The first thing that has to be said about the IPCC is that it is a conservative institution - hardly a radical one, full of trouble-makers. Rather, it is signed off by the respective governments involved, including, of course, the US, China, Saudi Arabia, Russia, UK, Germany and other big pollution emitters. Obviously, this should set off alarm bells straightaway. In other words, we are not dealing with the most objective or farseeing climate science - quite the opposite. More like what climate scientists can get away with, when it comes to such governments that right now are actively contributing towards rapid, human-induced climate change - if no longer engaging in various forms of outright denialism.

Anyhow, according to the report, since 2014 the world - humanity - has dumped an additional third of a trillion tonnes of CO₂ into the atmosphere, primarily from burning fossil fuels.

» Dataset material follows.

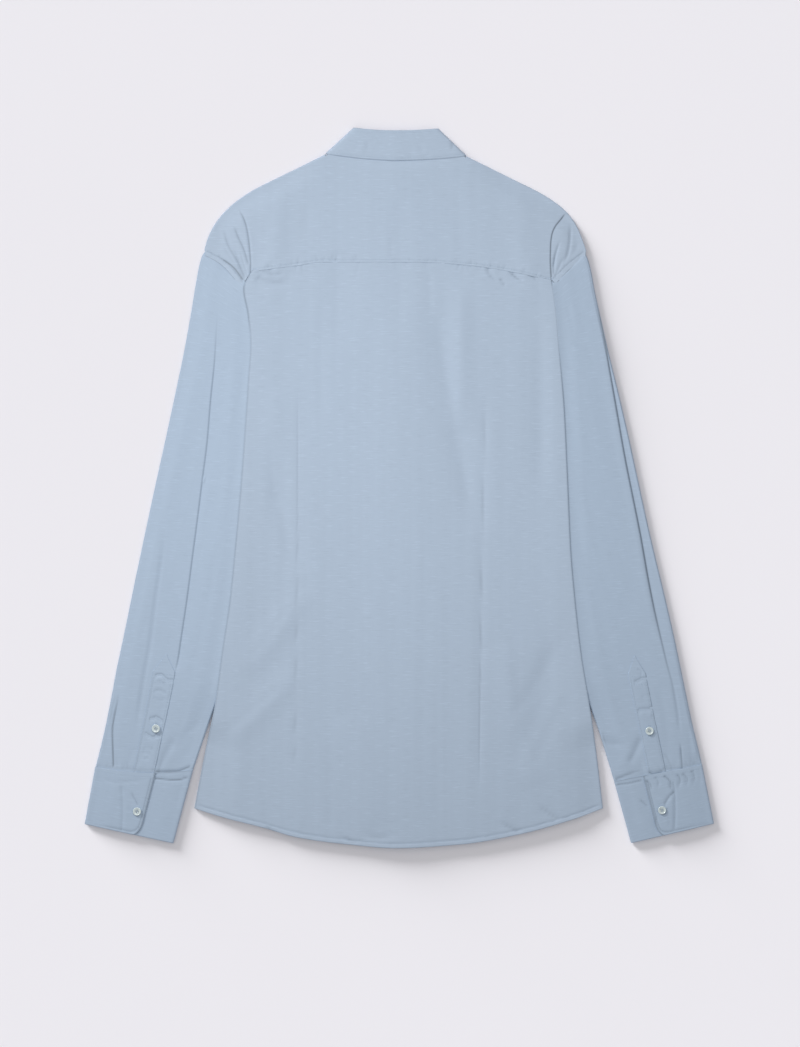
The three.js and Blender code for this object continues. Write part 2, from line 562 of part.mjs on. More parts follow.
function makeYoke() {
  const columns = yokeColumns();
  const levels = [0, 0.14, 0.3, 0.46, 0.62, 0.77, 0.89];
  const edgeInset = 4;
  const underInsets = [edgeInset, 10, YOKE_WRAP];
  const profile = columns.map(({ foot, top, wrapped }) => {
    const height = Math.hypot(top.x - foot.x, top.y - foot.y);
    const squeeze = Math.min(1, (0.45 * height) / YOKE_WRAP);
    const neckBlend = Math.min(Math.abs(top.x - NECK_SEAM[0].x), Math.abs(top.x - NECK_SEAM[4].x));
    const sunk = wrapped ? smoothStep(0, NECK_BLEND, neckBlend) : 0;
    const edge = mix(BACK_REST, FLOOR_LAYER + SIDE_ROUND, sunk);
    const at = (inset, z) => {
      const share = 1 - (inset * squeeze) / height;
      return new THREE.Vector3(mix(foot.x, top.x, share), mix(foot.y, top.y, share), z);
    };
    const points = levels.map((level) => {
      const start = SEAM_GAP / height;
      const share = mix(start, 1 - (8 * squeeze) / height, level / 0.89);
      const x = mix(foot.x, top.x, share);
      const y = mix(foot.y, top.y, share);
      const away = height * (1 - share);
      return new THREE.Vector3(x, y, mix(edge, yokeHeight(x, y), smoothStep(2, 26, away)));
    });
    points.push(at(edgeInset, wrapped ? edge : backHeight(top.x, top.y)));
    if (!wrapped) points.push(at(SEAM_GAP, backHeight(top.x, top.y)));
    const corners = roundCorners(FLOOR_LAYER, edge).reverse();
    if (wrapped) corners.forEach(({ inset, z }) => points.push(at(inset, z)));
    else corners.slice(1).forEach(({ z }) => points.push(at(SEAM_GAP, z)));
    underInsets.forEach((inset) => points.push(at(inset, FLOOR_LAYER)));
    return points;
  });
  const rowCount = profile[0].length;
  const rows = [];
  for (let i = 0; i < rowCount; i += 1) {
    rows.push(profile.map((points) => points[i]));
  }
  const topRows = levels.length + 1;
  const keep = (i, j) => i < topRows || (columns[j].wrapped && columns[j + 1].wrapped);
  return clothWall('back_yoke', rows, { keep });
}

// Collar base points of one front, moved outward from the collar
function neckPoints(first, last) {
  return COLLAR_STATIONS.slice(first, last).map(({ baseX, baseY, topX, topY }) => {
    const away = Math.hypot(baseX - topX, baseY - topY);
    return {
      x: baseX + ((baseX - topX) / away) * NECK_GAP,
      y: baseY + ((baseY - topY) / away) * NECK_GAP,
    };
  });
}

function frontTop(side) {
  const onSide = (top) => (side === 'left' ? top.x < 0 : top.x > 0);
  const columns = yokeColumns().filter(({ wrapped, top }) => wrapped && onSide(top));
  const points = columns.map(({ foot, top }) => {
    const height = Math.hypot(top.x - foot.x, top.y - foot.y);
    const squeeze = Math.min(1, (0.45 * height) / YOKE_WRAP);
    const share = 1 - (YOKE_WRAP * squeeze + FRONT_GAP) / height;
    return { x: mix(foot.x, top.x, share), y: mix(foot.y, top.y, share) };
  });
  return side === 'left' ? points : points.reverse();
}

function frontSide(side) {
  const line = side === 'left' ? leftSide : rightSide;
  const inward = side === 'left' ? 1 : -1;
  const armhole = side === 'left' ? armholeLeft : armholeRight;
  const points = [];
  for (let v = 0; v <= 0.9; v += 0.075) {
    const edge = line(v);
    points.push({ x: edge.x + inward * (SEAM_TUCK + FRONT_GAP), y: edge.y + FRONT_HEM_INSET });
  }
  [0.93, 0.6, 0.3].forEach((share) => {
    const seam = armhole(share);
    points.push({ x: seam.x + inward * 2, y: seam.y + 2.5 });
  });
  return points;
}

// Shares of a line's length at its points, with two more rows for the hem
function levelsOf(points) {
  const levels = [0, HEM_SHARE * 0.9, HEM_SHARE * 1.3];
  let walked = 0;
  const steps = points.slice(1).map(
    (point, i) => Math.hypot(point.x - points[i].x, point.y - points[i].y),
  );
  const length = steps.reduce((sum, step) => sum + step, 0);
  steps.forEach((step) => {
    walked += step;
    levels.push(Math.min(1, walked / length));
  });
  return levels;
}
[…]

The important thing about that statistic is not the total, which means almost nothing in and of itself. Rather, it is the trend - here is the real significance. Because what we have had with the Paris Agreement and most other international summits is not only a commitment to reduce the increase in CO₂ emissions, but actually reach net zero by 2050. On that basis, the IPCC - by design a conservative body to its core, remember - aimed to keep global warming to “well below” 2°C, while pursuing efforts to limit it to 1.5°C. And this is the year, of course, when countries are supposed to review progress or not towards that goal. We are now being told by the IPCC that, far from evening off CO₂ emissions - the world going in a carbon-neutral direction, with plants and trees sucking out the CO₂ of human-created emissions, and so on - what we are actually experiencing is a continuing increase in CO₂ emissions, the IPCC giving a 5% figure. So much for the promises of world leaders and the future of our planet.

Therefore, claims the IPCC, to maintain a “50:50 chance” of warming not exceeding 1.5°C above pre-industrial levels (roughly speaking before 1850), CO₂ emissions must be cut to net-zero by the “early 2050s”. Obviously, complete bunkum. Whatever is done now, radical or otherwise, the 1.5°C target will in all probability not be met. Even on the most elementary level, taking into account projected CO₂ emissions, it is clear that the 1.5°C limit will be surpassed in the early 2030s.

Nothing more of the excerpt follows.